Scripts that build objects
★ ★ ★ ★

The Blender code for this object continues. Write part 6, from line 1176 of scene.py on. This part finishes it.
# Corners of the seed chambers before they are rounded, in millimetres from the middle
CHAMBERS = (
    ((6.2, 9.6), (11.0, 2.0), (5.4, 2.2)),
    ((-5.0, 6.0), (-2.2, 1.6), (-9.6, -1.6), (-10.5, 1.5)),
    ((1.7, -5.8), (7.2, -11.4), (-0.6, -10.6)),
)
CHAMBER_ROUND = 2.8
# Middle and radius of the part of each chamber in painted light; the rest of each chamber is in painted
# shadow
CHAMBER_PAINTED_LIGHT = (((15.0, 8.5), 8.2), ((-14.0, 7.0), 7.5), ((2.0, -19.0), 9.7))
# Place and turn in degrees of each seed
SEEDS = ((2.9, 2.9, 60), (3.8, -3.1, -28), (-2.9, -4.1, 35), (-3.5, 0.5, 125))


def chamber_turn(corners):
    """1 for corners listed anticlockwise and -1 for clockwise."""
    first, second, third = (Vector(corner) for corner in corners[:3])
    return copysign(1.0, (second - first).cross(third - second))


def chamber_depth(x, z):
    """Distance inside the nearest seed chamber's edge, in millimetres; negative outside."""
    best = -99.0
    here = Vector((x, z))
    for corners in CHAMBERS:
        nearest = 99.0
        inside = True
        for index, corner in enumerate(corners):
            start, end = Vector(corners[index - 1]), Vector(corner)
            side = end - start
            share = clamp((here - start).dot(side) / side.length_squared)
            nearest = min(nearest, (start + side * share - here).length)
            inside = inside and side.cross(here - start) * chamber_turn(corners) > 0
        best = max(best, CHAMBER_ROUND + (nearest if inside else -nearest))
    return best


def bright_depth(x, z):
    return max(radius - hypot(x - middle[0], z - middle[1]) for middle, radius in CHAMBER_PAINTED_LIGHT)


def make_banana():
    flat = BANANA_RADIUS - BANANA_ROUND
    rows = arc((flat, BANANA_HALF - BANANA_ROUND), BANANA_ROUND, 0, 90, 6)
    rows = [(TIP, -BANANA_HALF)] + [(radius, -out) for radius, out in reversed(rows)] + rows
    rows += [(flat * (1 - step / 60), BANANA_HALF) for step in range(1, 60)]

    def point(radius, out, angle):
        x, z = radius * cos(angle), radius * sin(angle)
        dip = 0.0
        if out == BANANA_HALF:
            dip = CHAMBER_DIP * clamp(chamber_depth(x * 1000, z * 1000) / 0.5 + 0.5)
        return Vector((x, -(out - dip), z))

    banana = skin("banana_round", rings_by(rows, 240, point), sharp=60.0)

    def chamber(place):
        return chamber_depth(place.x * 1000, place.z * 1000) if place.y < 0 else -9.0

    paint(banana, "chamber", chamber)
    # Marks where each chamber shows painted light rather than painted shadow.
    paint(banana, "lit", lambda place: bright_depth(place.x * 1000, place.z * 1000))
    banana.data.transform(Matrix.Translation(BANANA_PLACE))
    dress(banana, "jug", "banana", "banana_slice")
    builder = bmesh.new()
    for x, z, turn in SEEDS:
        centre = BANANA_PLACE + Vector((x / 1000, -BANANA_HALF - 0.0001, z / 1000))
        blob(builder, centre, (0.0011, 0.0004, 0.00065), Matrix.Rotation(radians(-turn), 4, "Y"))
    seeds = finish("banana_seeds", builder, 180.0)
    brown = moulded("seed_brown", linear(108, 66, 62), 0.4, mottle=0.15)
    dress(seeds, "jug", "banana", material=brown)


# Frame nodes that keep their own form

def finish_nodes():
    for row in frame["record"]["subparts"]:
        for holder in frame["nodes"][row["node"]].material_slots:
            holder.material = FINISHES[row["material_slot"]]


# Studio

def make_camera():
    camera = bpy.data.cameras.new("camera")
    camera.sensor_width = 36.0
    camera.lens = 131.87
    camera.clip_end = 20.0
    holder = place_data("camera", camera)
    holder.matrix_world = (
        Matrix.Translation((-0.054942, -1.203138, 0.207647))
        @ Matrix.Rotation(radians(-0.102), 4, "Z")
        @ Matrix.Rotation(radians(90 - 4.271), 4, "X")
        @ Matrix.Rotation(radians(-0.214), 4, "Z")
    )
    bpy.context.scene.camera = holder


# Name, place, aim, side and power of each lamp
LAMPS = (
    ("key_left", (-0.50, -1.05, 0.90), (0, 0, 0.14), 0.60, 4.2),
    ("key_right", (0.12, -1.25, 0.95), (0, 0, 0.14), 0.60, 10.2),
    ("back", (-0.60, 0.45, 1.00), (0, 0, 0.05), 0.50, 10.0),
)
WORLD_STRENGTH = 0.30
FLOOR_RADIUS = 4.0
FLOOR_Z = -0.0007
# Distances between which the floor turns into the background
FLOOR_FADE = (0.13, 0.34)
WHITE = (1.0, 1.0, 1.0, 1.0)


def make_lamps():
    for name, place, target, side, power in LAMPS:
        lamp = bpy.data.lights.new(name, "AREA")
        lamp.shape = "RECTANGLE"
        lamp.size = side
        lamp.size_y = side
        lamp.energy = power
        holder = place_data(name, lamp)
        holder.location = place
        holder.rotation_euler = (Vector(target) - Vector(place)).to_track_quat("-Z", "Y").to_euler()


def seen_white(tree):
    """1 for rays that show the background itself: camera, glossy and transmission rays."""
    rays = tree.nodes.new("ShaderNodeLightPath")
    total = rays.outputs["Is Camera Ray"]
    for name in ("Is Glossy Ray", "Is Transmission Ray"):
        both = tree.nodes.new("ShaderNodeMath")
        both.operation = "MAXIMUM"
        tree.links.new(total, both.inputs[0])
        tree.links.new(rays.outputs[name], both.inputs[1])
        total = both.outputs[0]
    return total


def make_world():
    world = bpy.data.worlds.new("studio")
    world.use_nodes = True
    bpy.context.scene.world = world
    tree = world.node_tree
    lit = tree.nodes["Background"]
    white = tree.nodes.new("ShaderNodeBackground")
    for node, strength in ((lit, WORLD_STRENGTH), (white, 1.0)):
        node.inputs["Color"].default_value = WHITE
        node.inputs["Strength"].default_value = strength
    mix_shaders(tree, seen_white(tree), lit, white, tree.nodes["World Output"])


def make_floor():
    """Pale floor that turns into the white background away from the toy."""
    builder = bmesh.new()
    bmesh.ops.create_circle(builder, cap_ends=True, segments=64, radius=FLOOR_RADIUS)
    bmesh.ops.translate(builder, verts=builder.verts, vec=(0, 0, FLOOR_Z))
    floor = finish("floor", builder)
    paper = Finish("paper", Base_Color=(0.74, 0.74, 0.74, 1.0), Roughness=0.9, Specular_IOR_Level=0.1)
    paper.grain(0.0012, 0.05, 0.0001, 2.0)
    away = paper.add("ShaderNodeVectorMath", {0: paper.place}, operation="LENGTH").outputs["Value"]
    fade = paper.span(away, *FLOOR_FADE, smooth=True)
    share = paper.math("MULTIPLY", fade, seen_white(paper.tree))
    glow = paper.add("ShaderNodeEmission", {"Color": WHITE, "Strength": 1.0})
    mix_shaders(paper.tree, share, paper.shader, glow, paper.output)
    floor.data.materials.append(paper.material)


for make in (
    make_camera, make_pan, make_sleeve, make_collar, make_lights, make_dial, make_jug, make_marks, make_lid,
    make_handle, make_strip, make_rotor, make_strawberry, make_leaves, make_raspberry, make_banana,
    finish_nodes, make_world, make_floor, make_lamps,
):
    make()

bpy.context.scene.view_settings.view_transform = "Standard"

★ ★ ★ ★

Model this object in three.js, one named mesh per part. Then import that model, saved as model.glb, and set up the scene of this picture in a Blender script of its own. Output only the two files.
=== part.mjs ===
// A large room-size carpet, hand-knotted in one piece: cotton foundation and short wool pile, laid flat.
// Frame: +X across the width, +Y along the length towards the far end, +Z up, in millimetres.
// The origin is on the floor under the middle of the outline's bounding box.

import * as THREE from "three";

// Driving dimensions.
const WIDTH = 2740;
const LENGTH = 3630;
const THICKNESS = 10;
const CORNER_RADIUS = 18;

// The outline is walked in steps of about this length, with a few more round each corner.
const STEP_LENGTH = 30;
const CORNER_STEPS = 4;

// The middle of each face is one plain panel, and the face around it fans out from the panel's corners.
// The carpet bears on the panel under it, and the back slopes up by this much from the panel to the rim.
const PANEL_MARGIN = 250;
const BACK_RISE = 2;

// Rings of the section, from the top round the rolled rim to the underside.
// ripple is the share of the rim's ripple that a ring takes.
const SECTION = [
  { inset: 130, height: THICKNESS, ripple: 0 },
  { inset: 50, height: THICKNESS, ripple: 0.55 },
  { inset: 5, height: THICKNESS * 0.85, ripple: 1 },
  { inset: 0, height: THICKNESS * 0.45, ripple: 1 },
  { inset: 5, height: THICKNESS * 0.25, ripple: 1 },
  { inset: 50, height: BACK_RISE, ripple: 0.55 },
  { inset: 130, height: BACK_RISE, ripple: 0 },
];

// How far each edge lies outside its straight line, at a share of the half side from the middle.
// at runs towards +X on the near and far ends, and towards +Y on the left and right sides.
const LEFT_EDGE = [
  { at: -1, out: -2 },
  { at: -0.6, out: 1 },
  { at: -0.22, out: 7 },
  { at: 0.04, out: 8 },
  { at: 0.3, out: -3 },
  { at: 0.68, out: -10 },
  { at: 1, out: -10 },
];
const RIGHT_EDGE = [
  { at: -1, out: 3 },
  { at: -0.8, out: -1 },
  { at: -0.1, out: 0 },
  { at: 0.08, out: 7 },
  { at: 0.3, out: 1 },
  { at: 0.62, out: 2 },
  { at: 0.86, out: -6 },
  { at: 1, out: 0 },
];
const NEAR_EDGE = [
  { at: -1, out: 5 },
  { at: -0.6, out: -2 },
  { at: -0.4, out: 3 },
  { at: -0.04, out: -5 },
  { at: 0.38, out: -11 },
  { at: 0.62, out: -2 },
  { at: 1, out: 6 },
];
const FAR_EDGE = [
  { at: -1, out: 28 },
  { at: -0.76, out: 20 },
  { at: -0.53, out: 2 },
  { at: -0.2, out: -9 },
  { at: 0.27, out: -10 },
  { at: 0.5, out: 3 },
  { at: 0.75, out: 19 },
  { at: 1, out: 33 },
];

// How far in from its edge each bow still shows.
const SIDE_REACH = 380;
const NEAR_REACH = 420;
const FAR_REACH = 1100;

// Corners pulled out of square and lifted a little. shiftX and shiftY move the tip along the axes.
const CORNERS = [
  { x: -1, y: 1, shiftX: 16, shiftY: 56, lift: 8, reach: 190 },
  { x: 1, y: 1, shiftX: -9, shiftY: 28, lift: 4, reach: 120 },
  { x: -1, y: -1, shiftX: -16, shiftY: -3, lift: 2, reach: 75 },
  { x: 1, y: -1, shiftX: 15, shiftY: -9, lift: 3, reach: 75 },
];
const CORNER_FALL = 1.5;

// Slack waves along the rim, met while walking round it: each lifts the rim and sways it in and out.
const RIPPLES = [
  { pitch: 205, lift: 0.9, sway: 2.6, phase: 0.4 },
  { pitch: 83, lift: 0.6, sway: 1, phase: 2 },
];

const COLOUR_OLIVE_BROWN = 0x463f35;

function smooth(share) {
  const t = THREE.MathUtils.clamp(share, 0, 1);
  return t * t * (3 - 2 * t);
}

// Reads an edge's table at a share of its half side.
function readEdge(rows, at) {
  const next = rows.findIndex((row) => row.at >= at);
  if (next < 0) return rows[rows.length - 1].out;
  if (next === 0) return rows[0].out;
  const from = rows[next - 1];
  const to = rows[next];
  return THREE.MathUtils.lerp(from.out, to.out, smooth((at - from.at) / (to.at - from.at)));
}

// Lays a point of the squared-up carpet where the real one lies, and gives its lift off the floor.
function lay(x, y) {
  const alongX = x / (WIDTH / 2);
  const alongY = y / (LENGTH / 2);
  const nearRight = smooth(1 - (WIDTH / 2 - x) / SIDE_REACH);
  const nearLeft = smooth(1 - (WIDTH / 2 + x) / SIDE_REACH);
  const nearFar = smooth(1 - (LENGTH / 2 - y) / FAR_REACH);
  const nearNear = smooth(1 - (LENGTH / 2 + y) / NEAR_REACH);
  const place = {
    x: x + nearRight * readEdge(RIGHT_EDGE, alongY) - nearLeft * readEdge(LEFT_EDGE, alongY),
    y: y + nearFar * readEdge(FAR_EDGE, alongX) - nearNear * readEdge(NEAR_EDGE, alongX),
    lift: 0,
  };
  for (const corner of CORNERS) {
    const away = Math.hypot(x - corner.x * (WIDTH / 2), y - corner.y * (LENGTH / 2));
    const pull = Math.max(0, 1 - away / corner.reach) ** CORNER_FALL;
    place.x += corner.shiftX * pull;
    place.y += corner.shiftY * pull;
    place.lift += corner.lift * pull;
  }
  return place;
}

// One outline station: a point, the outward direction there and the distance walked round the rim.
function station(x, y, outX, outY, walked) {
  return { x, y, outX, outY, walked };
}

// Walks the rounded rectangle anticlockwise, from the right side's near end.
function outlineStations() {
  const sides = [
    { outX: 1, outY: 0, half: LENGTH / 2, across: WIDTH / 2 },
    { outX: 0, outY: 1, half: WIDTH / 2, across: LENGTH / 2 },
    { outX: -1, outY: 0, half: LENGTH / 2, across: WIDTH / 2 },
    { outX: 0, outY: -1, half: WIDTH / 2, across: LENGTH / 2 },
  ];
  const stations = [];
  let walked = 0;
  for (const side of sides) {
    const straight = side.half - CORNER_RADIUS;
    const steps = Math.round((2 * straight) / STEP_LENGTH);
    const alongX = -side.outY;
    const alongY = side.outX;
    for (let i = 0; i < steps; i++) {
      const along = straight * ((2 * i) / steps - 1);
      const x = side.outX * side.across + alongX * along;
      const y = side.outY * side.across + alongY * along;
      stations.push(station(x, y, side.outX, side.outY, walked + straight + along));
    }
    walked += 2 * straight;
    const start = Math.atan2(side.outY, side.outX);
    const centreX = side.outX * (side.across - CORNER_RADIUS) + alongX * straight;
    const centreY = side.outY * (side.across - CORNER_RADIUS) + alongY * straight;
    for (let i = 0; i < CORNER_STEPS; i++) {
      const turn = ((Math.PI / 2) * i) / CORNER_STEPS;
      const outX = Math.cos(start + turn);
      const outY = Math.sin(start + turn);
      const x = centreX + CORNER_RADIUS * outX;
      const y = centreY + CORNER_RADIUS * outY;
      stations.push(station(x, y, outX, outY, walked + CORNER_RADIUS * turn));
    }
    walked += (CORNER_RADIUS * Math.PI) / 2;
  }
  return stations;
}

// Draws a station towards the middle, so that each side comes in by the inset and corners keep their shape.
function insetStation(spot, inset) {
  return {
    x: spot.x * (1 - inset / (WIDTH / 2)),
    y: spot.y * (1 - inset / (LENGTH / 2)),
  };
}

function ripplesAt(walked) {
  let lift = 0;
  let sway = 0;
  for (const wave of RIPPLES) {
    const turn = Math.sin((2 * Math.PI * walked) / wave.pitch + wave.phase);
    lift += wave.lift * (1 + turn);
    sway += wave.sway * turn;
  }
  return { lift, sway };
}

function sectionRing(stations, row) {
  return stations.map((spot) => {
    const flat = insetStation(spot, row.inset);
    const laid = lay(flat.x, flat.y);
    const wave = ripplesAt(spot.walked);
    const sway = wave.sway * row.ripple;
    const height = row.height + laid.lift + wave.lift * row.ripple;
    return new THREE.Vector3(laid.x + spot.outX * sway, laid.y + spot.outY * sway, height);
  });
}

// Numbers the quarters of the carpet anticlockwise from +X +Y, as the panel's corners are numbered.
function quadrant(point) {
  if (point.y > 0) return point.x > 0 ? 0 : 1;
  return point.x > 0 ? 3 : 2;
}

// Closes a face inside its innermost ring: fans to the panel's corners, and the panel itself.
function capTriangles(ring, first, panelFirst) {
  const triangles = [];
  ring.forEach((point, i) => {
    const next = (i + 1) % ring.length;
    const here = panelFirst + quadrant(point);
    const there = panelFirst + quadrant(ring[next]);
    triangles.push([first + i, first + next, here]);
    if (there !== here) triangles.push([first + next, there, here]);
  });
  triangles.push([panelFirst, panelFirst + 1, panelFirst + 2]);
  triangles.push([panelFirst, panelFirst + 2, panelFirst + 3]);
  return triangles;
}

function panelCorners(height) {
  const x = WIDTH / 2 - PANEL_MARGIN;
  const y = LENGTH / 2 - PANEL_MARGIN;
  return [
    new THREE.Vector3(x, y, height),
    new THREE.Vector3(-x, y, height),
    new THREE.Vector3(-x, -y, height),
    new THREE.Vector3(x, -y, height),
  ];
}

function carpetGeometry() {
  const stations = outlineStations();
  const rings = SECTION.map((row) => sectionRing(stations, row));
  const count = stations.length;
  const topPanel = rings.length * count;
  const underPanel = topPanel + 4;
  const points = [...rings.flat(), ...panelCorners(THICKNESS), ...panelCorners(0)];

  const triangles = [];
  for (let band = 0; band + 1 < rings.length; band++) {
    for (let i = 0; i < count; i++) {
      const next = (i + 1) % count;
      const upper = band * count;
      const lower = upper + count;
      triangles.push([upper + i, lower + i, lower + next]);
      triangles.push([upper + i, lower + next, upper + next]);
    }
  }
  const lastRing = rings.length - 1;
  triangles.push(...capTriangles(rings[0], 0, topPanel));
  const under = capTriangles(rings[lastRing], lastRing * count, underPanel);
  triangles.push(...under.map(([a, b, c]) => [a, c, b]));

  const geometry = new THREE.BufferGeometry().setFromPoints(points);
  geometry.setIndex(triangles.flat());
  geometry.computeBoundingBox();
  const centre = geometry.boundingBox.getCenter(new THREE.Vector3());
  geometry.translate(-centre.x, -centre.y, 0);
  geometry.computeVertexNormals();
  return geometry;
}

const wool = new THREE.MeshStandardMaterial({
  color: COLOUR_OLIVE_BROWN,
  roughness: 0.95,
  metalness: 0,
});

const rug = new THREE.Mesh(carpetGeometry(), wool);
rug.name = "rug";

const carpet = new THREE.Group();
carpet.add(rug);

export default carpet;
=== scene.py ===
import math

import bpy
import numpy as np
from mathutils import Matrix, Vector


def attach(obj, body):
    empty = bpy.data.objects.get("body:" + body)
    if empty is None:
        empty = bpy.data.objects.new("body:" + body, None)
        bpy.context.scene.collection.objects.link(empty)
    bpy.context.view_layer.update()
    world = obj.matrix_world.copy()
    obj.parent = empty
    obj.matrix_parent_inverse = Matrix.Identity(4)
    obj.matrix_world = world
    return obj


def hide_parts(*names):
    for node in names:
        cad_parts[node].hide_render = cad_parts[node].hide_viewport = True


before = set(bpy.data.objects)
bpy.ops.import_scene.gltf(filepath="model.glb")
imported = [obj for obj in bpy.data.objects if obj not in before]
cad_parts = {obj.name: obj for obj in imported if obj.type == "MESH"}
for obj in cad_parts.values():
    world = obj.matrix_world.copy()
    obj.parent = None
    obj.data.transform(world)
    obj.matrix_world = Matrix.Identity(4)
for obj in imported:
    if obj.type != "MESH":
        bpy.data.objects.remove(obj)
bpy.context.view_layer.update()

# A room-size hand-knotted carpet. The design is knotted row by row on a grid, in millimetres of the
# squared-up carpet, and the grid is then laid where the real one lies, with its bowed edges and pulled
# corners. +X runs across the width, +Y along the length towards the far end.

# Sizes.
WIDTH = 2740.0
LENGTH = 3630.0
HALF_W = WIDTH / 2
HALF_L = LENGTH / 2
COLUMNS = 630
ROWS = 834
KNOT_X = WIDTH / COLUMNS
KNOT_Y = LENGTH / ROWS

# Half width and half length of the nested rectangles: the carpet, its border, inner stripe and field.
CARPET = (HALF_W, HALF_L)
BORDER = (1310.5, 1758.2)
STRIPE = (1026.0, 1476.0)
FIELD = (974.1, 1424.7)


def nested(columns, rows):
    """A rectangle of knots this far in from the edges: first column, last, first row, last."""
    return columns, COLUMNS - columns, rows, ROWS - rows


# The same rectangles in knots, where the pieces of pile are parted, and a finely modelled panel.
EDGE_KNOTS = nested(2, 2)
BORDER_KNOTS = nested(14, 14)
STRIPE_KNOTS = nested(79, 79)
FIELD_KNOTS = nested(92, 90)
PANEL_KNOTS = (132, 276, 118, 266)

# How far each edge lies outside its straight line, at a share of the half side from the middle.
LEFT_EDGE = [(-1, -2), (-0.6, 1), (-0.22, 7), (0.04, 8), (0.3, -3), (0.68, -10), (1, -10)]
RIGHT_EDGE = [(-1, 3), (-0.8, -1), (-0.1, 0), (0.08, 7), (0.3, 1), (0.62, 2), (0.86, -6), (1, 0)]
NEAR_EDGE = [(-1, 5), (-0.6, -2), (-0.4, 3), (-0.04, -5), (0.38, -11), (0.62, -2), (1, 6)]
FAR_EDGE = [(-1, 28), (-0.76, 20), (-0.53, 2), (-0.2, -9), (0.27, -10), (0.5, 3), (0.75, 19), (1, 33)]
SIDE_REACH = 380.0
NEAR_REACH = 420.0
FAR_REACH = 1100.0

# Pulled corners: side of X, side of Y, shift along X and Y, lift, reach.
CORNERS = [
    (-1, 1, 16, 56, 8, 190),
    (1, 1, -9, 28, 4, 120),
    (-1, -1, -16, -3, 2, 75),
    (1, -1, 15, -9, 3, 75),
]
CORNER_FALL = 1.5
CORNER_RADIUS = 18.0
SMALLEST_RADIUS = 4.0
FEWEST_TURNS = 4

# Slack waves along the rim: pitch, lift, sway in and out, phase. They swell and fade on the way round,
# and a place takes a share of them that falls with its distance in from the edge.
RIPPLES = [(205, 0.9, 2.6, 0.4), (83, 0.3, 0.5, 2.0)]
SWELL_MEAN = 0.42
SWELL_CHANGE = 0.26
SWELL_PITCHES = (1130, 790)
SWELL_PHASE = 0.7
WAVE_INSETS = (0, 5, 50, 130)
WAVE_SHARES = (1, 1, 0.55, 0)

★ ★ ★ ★

INSTRUCTIONS TO FOLLOW: Copy out exactly the lines running from the one with "if empty is" to the one with "# corners. +X", including both ends, and nothing more.

ANSWER TO THE PROBLEM:
    if empty is None:
        empty = bpy.data.objects.new("body:" + body, None)
        bpy.context.scene.collection.objects.link(empty)
    bpy.context.view_layer.update()
    world = obj.matrix_world.copy()
    obj.parent = empty
    obj.matrix_parent_inverse = Matrix.Identity(4)
    obj.matrix_world = world
    return obj


def hide_parts(*names):
    for node in names:
        cad_parts[node].hide_render = cad_parts[node].hide_viewport = True


before = set(bpy.data.objects)
bpy.ops.import_scene.gltf(filepath="model.glb")
imported = [obj for obj in bpy.data.objects if obj not in before]
cad_parts = {obj.name: obj for obj in imported if obj.type == "MESH"}
for obj in cad_parts.values():
    world = obj.matrix_world.copy()
    obj.parent = None
    obj.data.transform(world)
    obj.matrix_world = Matrix.Identity(4)
for obj in imported:
    if obj.type != "MESH":
        bpy.data.objects.remove(obj)
bpy.context.view_layer.update()

# A room-size hand-knotted carpet. The design is knotted row by row on a grid, in millimetres of the
# squared-up carpet, and the grid is then laid where the real one lies, with its bowed edges and pulled
# corners. +X runs across the width, +Y along the length towards the far end.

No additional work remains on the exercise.